Credit: © 2008 Wiley

Chemical feedstocks currently rely heavily on fossil fuels, but efforts are being made to use biomass, in the form of simple sugars, instead. Unfortunately, most sugar in biomass is locked up in long cellulose molecules that are effectively protected against chemical processing by tight packing. Unlocking cellulose to provide renewable chemical feedstocks can be achieved by dissolving it in ionic liquids, and now Ferdi Schüth and colleagues at the Max-Planck-Institut für Kohlenforschung in Mülheim, Germany, have shown that solid acids are powerful catalysts1 for hydrolysing cellulose.

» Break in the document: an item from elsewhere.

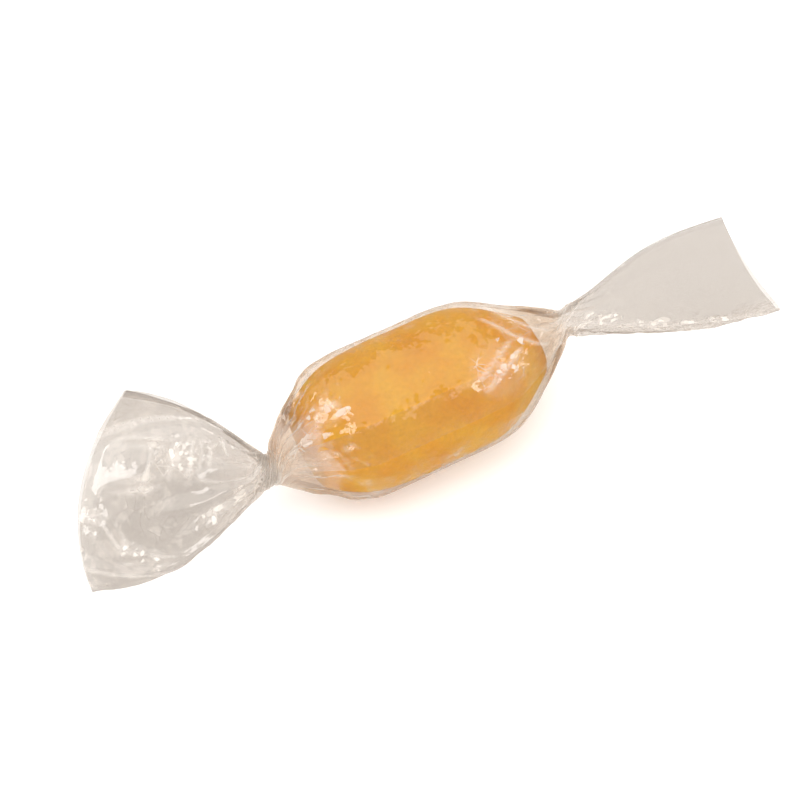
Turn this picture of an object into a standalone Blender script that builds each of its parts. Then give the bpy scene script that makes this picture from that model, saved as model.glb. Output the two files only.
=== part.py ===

Amberlyst, a commercially available sulfonated resin, was able to split even microcrystalline cellulose into sugars. By comparing the resin to other solid acid catalysts, such as Nafion or alumina, Schüth and co-workers discovered that the combination of Amberlyst's high surface area and quite big pores was the key. Both of these properties need to be large enough to enable the long cellulose chains to approach and react. This also shows that the action of solid acids is not by simply releasing protons into the solvent.

Analysis of the products after five hours showed that the cellulose polymers had been broken down into oligomers averaging ten glucose units, and that the catalysts showed a preference for cleaving the longer chains. This results in the distribution of chain lengths, or polydispersity, narrowing over time. Oligomers with a controlled length and good polydispersity could thus be produced as feedstocks in biorefineries.